TASK REQUIREMENTS:
Transcribe, exactly as they appear, only the lines from the one holding "Recreate this object" through the end of the entries below.

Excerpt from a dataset
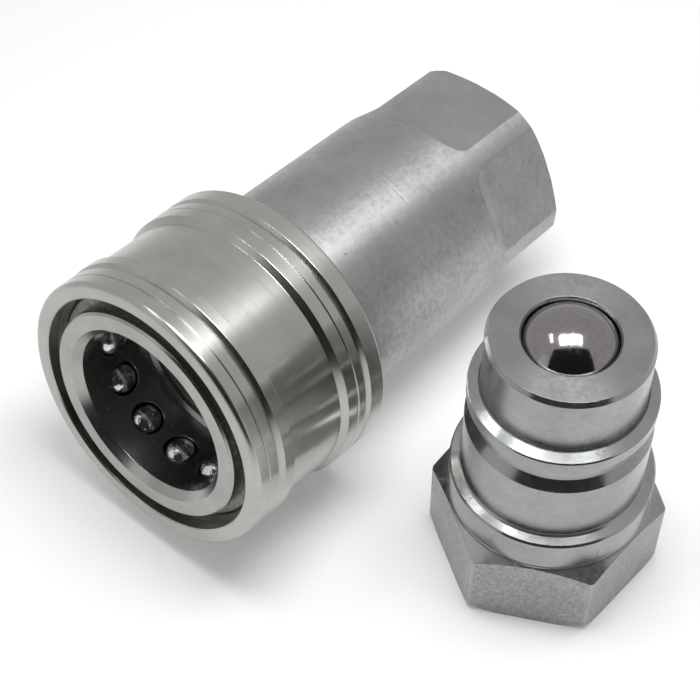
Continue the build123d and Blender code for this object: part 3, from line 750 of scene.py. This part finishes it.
# ---------------------------------------------------------------- floor, light and camera
CAMERA_AIM = Vector((0.95, 34.84, 11.40)) * MM
CAMERA_AZIMUTH = radians(-50.0)
CAMERA_ELEVATION = radians(51.38)
CAMERA_DISTANCE = 0.2484
CAMERA_LENS, SENSOR_WIDTH = 91.4, 36
FLOOR_GLOW = 0.2


def floor():
    """A pale light table."""
    mesh = bpy.data.meshes.new("floor")
    half = 3.0
    corners = [(-half, -half, 0), (half, -half, 0), (half, half, 0), (-half, half, 0)]
    mesh.from_pydata(corners, [], [(0, 1, 2, 3)])
    plane = bpy.data.objects.new("floor", mesh)
    bpy.context.scene.collection.objects.link(plane)
    n = Nodes("floor_paper")
    n.shader.inputs["Base Color"].default_value = (0.75, 0.75, 0.75, 1)
    n.shader.inputs["Roughness"].default_value = 0.9
    n.shader.inputs["Emission Color"].default_value = (1, 1, 1, 1)
    n.shader.inputs["Emission Strength"].default_value = FLOOR_GLOW
    mesh.materials.append(n.material)


def softbox(name, place, aim, size, power, long_way):
    """A rectangular area light that points at aim, its long side lying at long_way degrees."""
    data = bpy.data.lights.new(name, "AREA")
    data.shape = "RECTANGLE"
    data.size, data.size_y = size
    data.energy = power
    lamp = bpy.data.objects.new(name, data)
    back = (Vector(place) - Vector(aim)).normalized()
    across = Vector((cos(radians(long_way)), sin(radians(long_way)), 0)).cross(back).normalized()
    turned_to = Matrix((across, back.cross(across), back)).transposed()
    lamp.matrix_world = Matrix.Translation(place) @ turned_to.to_4x4()
    bpy.context.scene.collection.objects.link(lamp)


def board(name, toward, near, far, tint):
    """A flat board in the direction toward, which gives the metal its darker reflections.

    near and far are its two level edges: each is (distance from the stand's middle, height, width).
    """
    way = Vector((cos(radians(toward)), sin(radians(toward)), 0))
    aside = Vector((-way.y, way.x, 0))
    corners = []
    for side, (distance, height, width) in ((1, near), (-1, near), (-1, far), (1, far)):
        corners.append(way * distance + aside * (side * width / 2) + Vector((0, 0, height)))
    mesh = bpy.data.meshes.new(name)
    mesh.from_pydata(corners, [], [(0, 1, 2, 3)])
    panel = bpy.data.objects.new(name, mesh)
    bpy.context.scene.collection.objects.link(panel)
    panel.visible_camera = False
    n = Nodes(name)
    n.shader.inputs["Base Color"].default_value = (*tint, 1)
    n.shader.inputs["Roughness"].default_value = 0.9
    mesh.materials.append(n.material)


def surroundings(strength):
    """An even pale room."""
    world = bpy.data.worlds.new("room")
    world.use_nodes = True
    world.node_tree.nodes["Background"].inputs["Color"].default_value = (1, 1, 1, 1)
    world.node_tree.nodes["Background"].inputs["Strength"].default_value = strength
    bpy.context.scene.world = world


def camera():
    """The camera, looking along the photograph's line of sight."""
    level = Vector((-sin(CAMERA_AZIMUTH), cos(CAMERA_AZIMUTH), 0))
    sight = level * cos(CAMERA_ELEVATION) - Vector((0, 0, sin(CAMERA_ELEVATION)))
    data = bpy.data.cameras.new("camera")
    data.lens = CAMERA_LENS
    data.sensor_width = SENSOR_WIDTH
    data.clip_start = 0.01
    eye = bpy.data.objects.new("camera", data)
    eye.location = CAMERA_AIM - sight * CAMERA_DISTANCE
    eye.rotation_euler = sight.to_track_quat("-Z", "Y").to_euler()
    bpy.context.scene.collection.objects.link(eye)
    bpy.context.scene.camera = eye


floor()
surroundings(strength=0.66)
softbox(
    "overhead", place=(0.006, 0.004, 0.215), aim=(0, 0, 0.04), size=(0.062, 0.125), power=0.37, long_way=-50
)
softbox(
    "strip", place=(-0.04, 0.108, 0.206), aim=(0, 0, 0.04), size=(0.012, 0.06), power=0.03, long_way=40
)
softbox(
    "left_fill", place=(-0.5, 0.16, 0.3), aim=(0, 0.02, 0.01), size=(0.25, 0.35), power=0.06, long_way=90
)
board("dark_board", toward=-140, near=(0.45, 0.001, 0.8), far=(0.12, 0.52, 0.62), tint=(0.02, 0.02, 0.022))
camera()
bpy.context.scene.view_settings.view_transform = "Standard"
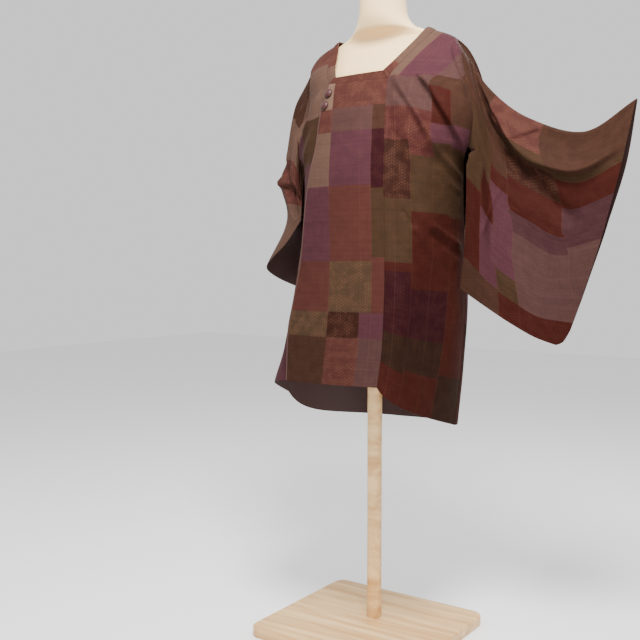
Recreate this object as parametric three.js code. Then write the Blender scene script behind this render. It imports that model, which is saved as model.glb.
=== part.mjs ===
// A michiyuki coat worn by a limbless dress form on a board: a thin cloth coat in its worn shape.
import * as THREE from "three";
import { mergeVertices } from "three/addons/utils/BufferGeometryUtils.js";

// Frame: millimetres, +Z up, the wearer faces -Y and the wearer's left is +X.

// Driving sizes
const CLOTH = 1.8; // wall of the coat, cloth and lining together
const BAND_CLOTH = 2.4; // the neckband is double
const SEAM = 0.3; // space between neighbouring pieces at a seam
const HALF_SEAM = SEAM / 2;
const BAND_SEAM = 0.5; // the band's edge runs aslant to the panels' rows at the nape
const ARMHOLE_SEAM = 0.7; // the armhole's edges twist, so they need a little more
const SHOULDER = 0; // place along the cloth of the shoulder line
const ARMHOLE = 250; // cloth from the shoulder line to the foot of the armhole
const NECK_CORNER = -130; // place along the cloth of the front neckline's corner
const NAPE = 130; // place along the cloth where the neckline meets the centre back
const FRONT_HEM = -756;
const BACK_HEM = 800;
const BUTTON_RADIUS = 10;
const BUTTON_HEIGHT = 7;
const BUTTON_GAP = 0.4; // space between a button's back and the panel
const BUTTON_BACK = 1; // depth of the narrower back of a button
const BUTTON_ACROSS = 0.06; // place across the overlapping panel, from its free edge
const BUTTON_UPPER = -151;
const BUTTON_LOWER = -176;
const STEP_WIDTH = 11; // run of the steep side of a fold that overlaps
const FOLD_FADE = 0.06; // part of a panel's width over which its folds fade out at an edge
const SEAM_BLEND = 0.1; // part of a piece over which its wall turns to its seam's direction
const CORNER_BLEND = 0.15; // the same, towards the corner of an overlapping panel
const AXIS_Y = -60; // middle of the body in Y, which the walls at the side seams face

// Colours
const COLOURS = {
  coat: 0x7a4c4c,
  formCloth: 0xe8d2a6,
  wood: 0xc8a066,
};

// A table is a list of rows, each read by its columns' names.
function table(columns, rows) {
  return rows.map((row) => Object.fromEntries(columns.map((name, i) => [name, row[i]])));
}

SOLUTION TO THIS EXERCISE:
Recreate this object as parametric three.js code. Then write the Blender scene script behind this render. It imports that model, which is saved as model.glb.
=== part.mjs ===
// A michiyuki coat worn by a limbless dress form on a board: a thin cloth coat in its worn shape.
import * as THREE from "three";
import { mergeVertices } from "three/addons/utils/BufferGeometryUtils.js";

// Frame: millimetres, +Z up, the wearer faces -Y and the wearer's left is +X.

// Driving sizes
const CLOTH = 1.8; // wall of the coat, cloth and lining together
const BAND_CLOTH = 2.4; // the neckband is double
const SEAM = 0.3; // space between neighbouring pieces at a seam
const HALF_SEAM = SEAM / 2;
const BAND_SEAM = 0.5; // the band's edge runs aslant to the panels' rows at the nape
const ARMHOLE_SEAM = 0.7; // the armhole's edges twist, so they need a little more
const SHOULDER = 0; // place along the cloth of the shoulder line
const ARMHOLE = 250; // cloth from the shoulder line to the foot of the armhole
const NECK_CORNER = -130; // place along the cloth of the front neckline's corner
const NAPE = 130; // place along the cloth where the neckline meets the centre back
const FRONT_HEM = -756;
const BACK_HEM = 800;
const BUTTON_RADIUS = 10;
const BUTTON_HEIGHT = 7;
const BUTTON_GAP = 0.4; // space between a button's back and the panel
const BUTTON_BACK = 1; // depth of the narrower back of a button
const BUTTON_ACROSS = 0.06; // place across the overlapping panel, from its free edge
const BUTTON_UPPER = -151;
const BUTTON_LOWER = -176;
const STEP_WIDTH = 11; // run of the steep side of a fold that overlaps
const FOLD_FADE = 0.06; // part of a panel's width over which its folds fade out at an edge
const SEAM_BLEND = 0.1; // part of a piece over which its wall turns to its seam's direction
const CORNER_BLEND = 0.15; // the same, towards the corner of an overlapping panel
const AXIS_Y = -60; // middle of the body in Y, which the walls at the side seams face

// Colours
const COLOURS = {
  coat: 0x7a4c4c,
  formCloth: 0xe8d2a6,
  wood: 0xc8a066,
};

// A table is a list of rows, each read by its columns' names.
function table(columns, rows) {
  return rows.map((row) => Object.fromEntries(columns.map((name, i) => [name, row[i]])));
}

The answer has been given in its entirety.